_Objective_. Please quote exactly the lines below from the line containing "Write part 3" to the line containing "return out + [points[-1]]", both lines included, and nothing else.

_Information supplied_.
=-=-=-=-=

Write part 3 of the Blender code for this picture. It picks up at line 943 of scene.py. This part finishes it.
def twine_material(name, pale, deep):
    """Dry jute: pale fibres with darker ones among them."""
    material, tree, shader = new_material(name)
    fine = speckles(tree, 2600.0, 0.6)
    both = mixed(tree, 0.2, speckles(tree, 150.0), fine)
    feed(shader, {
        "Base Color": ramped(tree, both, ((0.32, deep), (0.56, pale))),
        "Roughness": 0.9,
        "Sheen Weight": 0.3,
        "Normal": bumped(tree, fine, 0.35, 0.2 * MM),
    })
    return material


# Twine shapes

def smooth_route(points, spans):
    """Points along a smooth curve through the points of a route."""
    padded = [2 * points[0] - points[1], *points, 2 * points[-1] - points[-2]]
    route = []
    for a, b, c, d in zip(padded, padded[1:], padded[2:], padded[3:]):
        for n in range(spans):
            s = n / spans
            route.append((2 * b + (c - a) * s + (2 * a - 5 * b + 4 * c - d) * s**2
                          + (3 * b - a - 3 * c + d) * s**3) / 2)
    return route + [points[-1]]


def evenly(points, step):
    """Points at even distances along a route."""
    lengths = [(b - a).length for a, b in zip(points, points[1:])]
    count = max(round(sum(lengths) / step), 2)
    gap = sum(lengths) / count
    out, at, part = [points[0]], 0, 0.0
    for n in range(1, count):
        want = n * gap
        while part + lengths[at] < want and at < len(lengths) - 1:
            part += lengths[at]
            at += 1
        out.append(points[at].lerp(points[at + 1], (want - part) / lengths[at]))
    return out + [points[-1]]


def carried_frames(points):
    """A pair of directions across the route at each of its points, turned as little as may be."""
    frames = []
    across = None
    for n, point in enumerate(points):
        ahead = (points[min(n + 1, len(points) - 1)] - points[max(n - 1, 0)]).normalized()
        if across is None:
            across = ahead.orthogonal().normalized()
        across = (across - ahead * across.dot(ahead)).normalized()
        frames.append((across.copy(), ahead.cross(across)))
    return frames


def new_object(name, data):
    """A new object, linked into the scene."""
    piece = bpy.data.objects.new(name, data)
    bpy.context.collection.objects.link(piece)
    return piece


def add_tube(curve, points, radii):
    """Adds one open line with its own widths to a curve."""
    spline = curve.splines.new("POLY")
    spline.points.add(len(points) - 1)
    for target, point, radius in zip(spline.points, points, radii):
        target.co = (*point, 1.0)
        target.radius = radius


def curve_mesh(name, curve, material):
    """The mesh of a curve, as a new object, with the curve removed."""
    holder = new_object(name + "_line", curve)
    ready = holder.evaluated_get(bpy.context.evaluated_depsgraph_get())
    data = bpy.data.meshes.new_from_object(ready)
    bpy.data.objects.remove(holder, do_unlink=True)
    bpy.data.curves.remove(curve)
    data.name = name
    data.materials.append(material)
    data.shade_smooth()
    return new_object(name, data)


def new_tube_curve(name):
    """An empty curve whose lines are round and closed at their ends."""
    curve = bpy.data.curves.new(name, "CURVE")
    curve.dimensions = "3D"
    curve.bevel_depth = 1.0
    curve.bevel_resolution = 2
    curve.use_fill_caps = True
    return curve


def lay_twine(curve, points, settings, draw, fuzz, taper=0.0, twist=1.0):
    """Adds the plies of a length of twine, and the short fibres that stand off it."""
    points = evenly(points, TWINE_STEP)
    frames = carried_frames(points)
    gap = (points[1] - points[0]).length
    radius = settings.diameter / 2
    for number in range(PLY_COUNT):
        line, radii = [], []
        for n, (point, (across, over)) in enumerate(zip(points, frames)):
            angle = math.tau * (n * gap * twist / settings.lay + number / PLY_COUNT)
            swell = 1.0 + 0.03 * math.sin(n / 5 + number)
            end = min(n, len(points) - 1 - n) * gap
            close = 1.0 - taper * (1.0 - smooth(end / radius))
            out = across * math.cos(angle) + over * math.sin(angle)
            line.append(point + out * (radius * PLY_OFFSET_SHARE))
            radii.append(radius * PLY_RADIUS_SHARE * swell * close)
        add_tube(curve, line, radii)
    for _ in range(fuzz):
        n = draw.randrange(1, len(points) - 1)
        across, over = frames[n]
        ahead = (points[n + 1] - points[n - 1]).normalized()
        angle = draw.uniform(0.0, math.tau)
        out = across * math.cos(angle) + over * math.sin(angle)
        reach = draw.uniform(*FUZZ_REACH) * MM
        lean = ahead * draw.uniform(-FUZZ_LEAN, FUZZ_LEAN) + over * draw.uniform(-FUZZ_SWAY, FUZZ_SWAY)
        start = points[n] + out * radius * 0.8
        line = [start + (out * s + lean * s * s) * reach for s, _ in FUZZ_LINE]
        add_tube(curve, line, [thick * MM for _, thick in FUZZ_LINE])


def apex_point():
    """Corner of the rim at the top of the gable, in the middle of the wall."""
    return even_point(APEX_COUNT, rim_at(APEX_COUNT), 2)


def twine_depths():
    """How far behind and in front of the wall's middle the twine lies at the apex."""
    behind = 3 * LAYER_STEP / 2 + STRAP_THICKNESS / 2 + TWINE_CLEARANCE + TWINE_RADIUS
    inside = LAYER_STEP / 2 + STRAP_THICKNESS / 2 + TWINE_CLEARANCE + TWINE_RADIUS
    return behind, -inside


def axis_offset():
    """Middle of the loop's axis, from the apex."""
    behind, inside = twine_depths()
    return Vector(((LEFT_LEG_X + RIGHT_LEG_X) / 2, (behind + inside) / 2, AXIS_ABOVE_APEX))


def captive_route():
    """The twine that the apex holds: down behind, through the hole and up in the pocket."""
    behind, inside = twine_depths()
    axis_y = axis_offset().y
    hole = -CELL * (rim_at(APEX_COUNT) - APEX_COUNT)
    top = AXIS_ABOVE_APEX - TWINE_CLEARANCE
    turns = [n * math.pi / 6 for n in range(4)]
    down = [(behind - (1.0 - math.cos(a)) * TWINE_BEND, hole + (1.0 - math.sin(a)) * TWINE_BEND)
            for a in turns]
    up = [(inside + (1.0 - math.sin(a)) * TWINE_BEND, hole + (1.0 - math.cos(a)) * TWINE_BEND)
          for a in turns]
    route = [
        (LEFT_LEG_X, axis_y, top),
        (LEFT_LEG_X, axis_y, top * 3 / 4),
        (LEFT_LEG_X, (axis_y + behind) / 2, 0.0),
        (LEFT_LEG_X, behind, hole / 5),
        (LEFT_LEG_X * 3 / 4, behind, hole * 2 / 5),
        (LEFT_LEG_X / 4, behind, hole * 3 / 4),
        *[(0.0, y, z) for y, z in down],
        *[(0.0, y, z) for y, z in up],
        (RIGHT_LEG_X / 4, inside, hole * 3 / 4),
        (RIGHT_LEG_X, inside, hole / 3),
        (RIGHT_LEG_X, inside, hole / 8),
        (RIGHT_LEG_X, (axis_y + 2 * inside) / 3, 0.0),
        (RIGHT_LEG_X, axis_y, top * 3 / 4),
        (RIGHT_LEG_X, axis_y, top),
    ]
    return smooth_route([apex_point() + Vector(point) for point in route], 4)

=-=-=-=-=

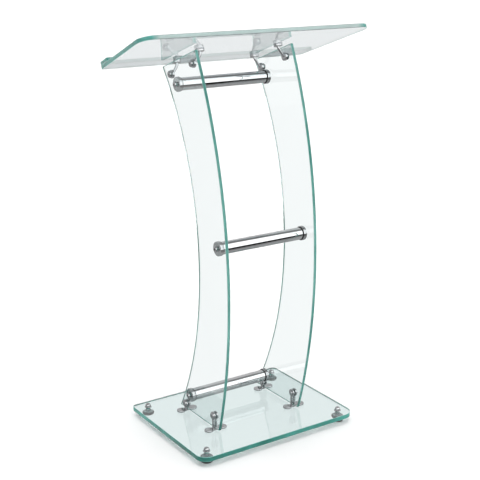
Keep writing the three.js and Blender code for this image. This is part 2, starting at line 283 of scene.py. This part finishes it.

=-=-=-=-=

_Complete response_.
Write part 3 of the Blender code for this picture. It picks up at line 943 of scene.py. This part finishes it.
def twine_material(name, pale, deep):
    """Dry jute: pale fibres with darker ones among them."""
    material, tree, shader = new_material(name)
    fine = speckles(tree, 2600.0, 0.6)
    both = mixed(tree, 0.2, speckles(tree, 150.0), fine)
    feed(shader, {
        "Base Color": ramped(tree, both, ((0.32, deep), (0.56, pale))),
        "Roughness": 0.9,
        "Sheen Weight": 0.3,
        "Normal": bumped(tree, fine, 0.35, 0.2 * MM),
    })
    return material


# Twine shapes

def smooth_route(points, spans):
    """Points along a smooth curve through the points of a route."""
    padded = [2 * points[0] - points[1], *points, 2 * points[-1] - points[-2]]
    route = []
    for a, b, c, d in zip(padded, padded[1:], padded[2:], padded[3:]):
        for n in range(spans):
            s = n / spans
            route.append((2 * b + (c - a) * s + (2 * a - 5 * b + 4 * c - d) * s**2
                          + (3 * b - a - 3 * c + d) * s**3) / 2)
    return route + [points[-1]]


def evenly(points, step):
    """Points at even distances along a route."""
    lengths = [(b - a).length for a, b in zip(points, points[1:])]
    count = max(round(sum(lengths) / step), 2)
    gap = sum(lengths) / count
    out, at, part = [points[0]], 0, 0.0
    for n in range(1, count):
        want = n * gap
        while part + lengths[at] < want and at < len(lengths) - 1:
            part += lengths[at]
            at += 1
        out.append(points[at].lerp(points[at + 1], (want - part) / lengths[at]))
    return out + [points[-1]]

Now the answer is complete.